Ele acrescenta que a construção da identidade nacional do Azerbaijão, compreendendo elementos das culturas turca, muçulmana, persa e caucasiana, faz do país uma ponte entre o Ocidente e o Oriente, o que é uma forte ferramenta de soft power.
“É importante dizer que o Azerbaijão faz parte tanto do Conselho Europeu como da Comunidade dos Estados Independentes, ao mesmo tempo que também faz parte da Organização para a Cooperação Islâmica e da Organização dos Estados Turcos”, explica Conceição.
Adesão ao BRICS pode causar retaliação dos EUA e da Europa
Para Augusto Rinaldi, professor de relações internacionais da Pontifícia Universidade Católica de São Paulo (PUC-SP), além do estreitamento de laços com Moscou e Pequim, a adesão do Azerbaijão ao BRICS poderia fornecer ao governo azerbaijano o apoio de China e Rússia à disputa regional do país com a Armênia em torno da região de Nagorno-Karabakh.
“São os países que, tradicionalmente, não necessariamente apoiam, mas de algum modo se apresentam como interlocutores para o Azerbaijão nesse conflito; são a Rússia e a Turquia. Eu acho que fazer parte do BRICS pode trazer algum ganho de capital político ou geopolítico na região.”
Já em termos econômicos ele afirma que a adesão ao BRICS facilitaria o acesso do Azerbaijão a mercados do grupo, em especial da China, que hoje é o principal parceiro comercial do Azerbaijão, sobretudo na área de cooperação energética.
“Eu acho que isso traria um ganho interessante para o Azerbaijão. E para além dessa questão do comércio energético, eu acho que estar no BRICS poderia facilitar o acesso do Azerbaijão a recursos financeiros via banco do BRICS, o chamado Novo Banco de Desenvolvimento. O país poderia se utilizar desses recursos para investir em setores da infraestrutura, energia, petroquímica.”
Entretanto, Rinaldi ressalta que a adesão do Azerbaijão ao BRICS deixaria em alerta os EUA e seus aliados europeus, que consideram o grupo um arranjo antiocidental, o que abre margem para retaliações a Baku. Ele lembra que com a eclosão do conflito ucraniano o Azerbaijão acabou se tornando uma fonte alternativa ao petróleo e ao gás russos, insumos dos quais a União Europeia reduziu o consumo como forma de sancionar Moscou.
“Então o Azerbaijão aumentou muito o intercâmbio comercial com os europeus, e se ele fizer parte do BRICS, talvez a União Europeia fale: ‘Bom, então indiretamente você está apoiando a guerra na Ucrânia, você está adentrando um arranjo em que a Rússia é membro-fundadora’, e isso pode ter algum tipo de penalidade, em termos de cooperação, comércio.”

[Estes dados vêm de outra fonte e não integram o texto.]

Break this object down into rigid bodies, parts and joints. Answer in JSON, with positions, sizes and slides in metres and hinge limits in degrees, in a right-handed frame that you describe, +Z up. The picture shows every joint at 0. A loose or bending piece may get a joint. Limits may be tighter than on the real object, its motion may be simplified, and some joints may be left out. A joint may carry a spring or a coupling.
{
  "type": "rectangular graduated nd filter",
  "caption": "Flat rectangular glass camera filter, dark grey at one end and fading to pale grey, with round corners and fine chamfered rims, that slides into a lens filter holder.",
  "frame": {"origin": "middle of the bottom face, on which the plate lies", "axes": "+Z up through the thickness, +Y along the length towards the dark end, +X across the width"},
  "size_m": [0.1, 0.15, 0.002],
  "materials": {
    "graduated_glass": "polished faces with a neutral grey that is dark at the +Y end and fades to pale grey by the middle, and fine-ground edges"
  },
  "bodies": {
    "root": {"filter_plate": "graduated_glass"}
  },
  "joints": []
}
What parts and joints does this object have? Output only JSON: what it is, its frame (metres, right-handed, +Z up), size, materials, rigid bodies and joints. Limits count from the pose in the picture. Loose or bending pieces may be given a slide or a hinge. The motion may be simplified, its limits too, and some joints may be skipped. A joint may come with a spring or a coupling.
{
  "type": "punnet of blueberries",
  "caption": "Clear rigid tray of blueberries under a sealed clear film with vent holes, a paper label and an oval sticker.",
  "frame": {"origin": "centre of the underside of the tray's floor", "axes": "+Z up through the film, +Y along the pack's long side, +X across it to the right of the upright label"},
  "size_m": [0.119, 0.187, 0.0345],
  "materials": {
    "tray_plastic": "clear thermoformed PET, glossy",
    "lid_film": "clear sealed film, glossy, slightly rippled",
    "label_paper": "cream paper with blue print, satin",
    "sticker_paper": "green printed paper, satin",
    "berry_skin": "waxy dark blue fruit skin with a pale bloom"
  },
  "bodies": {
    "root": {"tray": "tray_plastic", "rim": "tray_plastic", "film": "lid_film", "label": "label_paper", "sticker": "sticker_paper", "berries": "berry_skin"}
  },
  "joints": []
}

Ele acrescenta que os EUA mantêm uma relação militar próxima com o Azerbaijão e que a Organização do Tratado do Atlântico Norte (OTAN) mantém diálogo com Baku, tendo inclusive já realizado alguns exercícios militares no território azerbaijano.
“Então os EUA podem, de algum modo, diminuir essas relações militares com o Azerbaijão, e isso, do ponto de vista dos azeris, pode ser algo ruim. Eles vão ter mais dificuldade, por exemplo, de acessar as armas, a tecnologia ocidental”, explica.

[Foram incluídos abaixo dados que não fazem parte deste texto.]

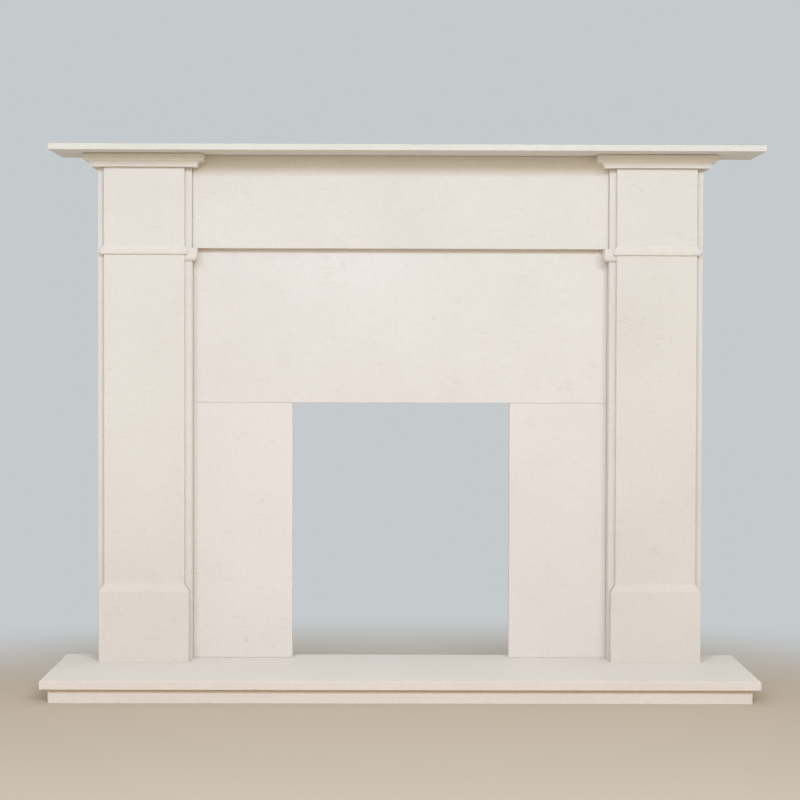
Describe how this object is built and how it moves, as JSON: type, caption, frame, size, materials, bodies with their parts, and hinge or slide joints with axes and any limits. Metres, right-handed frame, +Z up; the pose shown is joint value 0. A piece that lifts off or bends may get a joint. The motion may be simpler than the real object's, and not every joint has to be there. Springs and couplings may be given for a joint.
{
  "type": "limestone fireplace",
  "caption": "Plain limestone fire surround with a thin mantel shelf, moulded capitals, bead-banded legs on plinths, flat frieze, slab back panel with a fire opening, and a raised hearth.",
  "frame": {"origin": "on the floor, under the middle of the mantel shelf, halfway between the hearth's front edge and the wall", "axes": "+X to the right along the shelf as seen from the front, +Y back into the wall, +Z up"},
  "size_m": [1.524, 0.381, 1.1635],
  "materials": {
    "shelf_stone": "honed",
    "surround_stone": "fine rubbed matt",
    "panel_stone": "fine rubbed matt",
    "hearth_stone": "honed"
  },
  "bodies": {
    "root": {"mantel_shelf": "shelf_stone", "capital_left": "surround_stone", "capital_right": "surround_stone", "frieze": "surround_stone", "leg_left": "surround_stone", "leg_right": "surround_stone", "back_panel_top": "panel_stone", "back_panel_left": "panel_stone", "back_panel_right": "panel_stone", "hearth_slab": "hearth_stone", "hearth_riser_front": "hearth_stone", "hearth_riser_left": "hearth_stone", "hearth_riser_right": "hearth_stone"}
  },
  "joints": []
}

Segundo Rinaldi, o “selo antiocidental” conferido ao BRICS colocou o grupo em evidência, embora ele não seja considerado um arranjo contrário ao Ocidente por muitos países que desejam integrar o grupo.
“Do ponto de vista do Sul Global, não é a forma como eles enxergam o BRICS. Pelo contrário, tanto é que a gente vê, ano após ano, reunião do BRICS após reunião do BRICS, um monte de novos países querendo ser membros. A gente tem hoje, não oficialmente, mas publicamente declarada a intenção de 30 [países] querendo adentrar o grupo […], todos eles vindo do Sul Global. Então eu acho que fazer parte do BRICS pode, sim, aumentar o status do país, porque é um arranjo muito seletivo.”